My servers are a mix of CentOS 4.2 and Win2k3 installs.

If I am trying out a new OS, I always run them through VMWare to get the installation down and work out any bugs before I put it on a bare system. Though, nowadays, my entire environment is virtualized with GSX. :p

If you want an easy install, just do a minimal CentOS4 install (first disk only), then yum everything you need via ARTs repos.
 
Sieb, did you tried the VMWare Server ?? in comparation with GSX??

Did you tried ESX .. I just loving the performance...(using in other company not @ my ISP)

ahhh, and about the topic, please no flames ;) besides this is not an option on DC I still prefer FreeBSD, the stability, performance and easy instalation (for plesk and other tools, you can compile, port aplication, and use the ports/packages ).

Now I trying CentOS 4.2 to base for virtuozzo and probably base to vps's.

Tia
 
i also use ESX server here it's great, but:

GSX is now available for free, ESX Server costs about 3000 -4000 $ , thats just too...much


greets
 
I didn't think ESX and GSX were comparable products...I thought they were mutually exclusive for different applications.

Isn't ESX for virtualization across a shared platform...GSX is for virtualization within a single hardware platform...standardized among many...is that correct?
 
the difference is in the architecture


esx server is based on a linux kernel (redhat) which is the "hardware layer" for all guest systems.
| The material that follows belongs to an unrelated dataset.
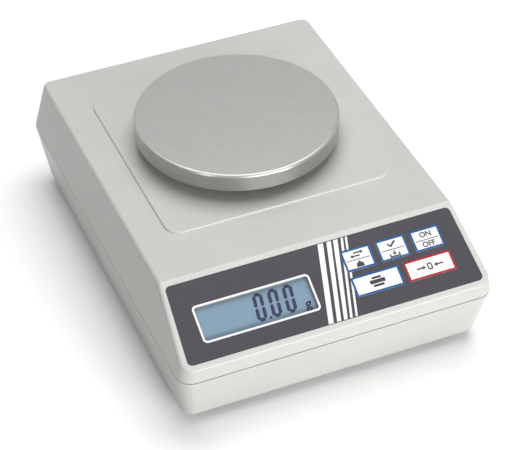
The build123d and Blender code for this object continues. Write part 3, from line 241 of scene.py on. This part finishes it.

Images are running in a special, with vmfs (vmware filesystem) formatted partition within this linux consol. the basic setup of esx server takes about 5 minutes. it's more performant than gsx.

the gsx server software has to be installed on a normal windows or linux server and the images are running from a normal ext3 (or ntfs, if windows) partition...this means more fragementation.

and, as you've written you can use images started from a SAN with ESX Server...which i think it's not possible in a performant way with gsx

greets
 
So does the ESX server share processor architecture and thus effectively load balance as well? That was my understanding of what it does. Almost like a virtual cluster.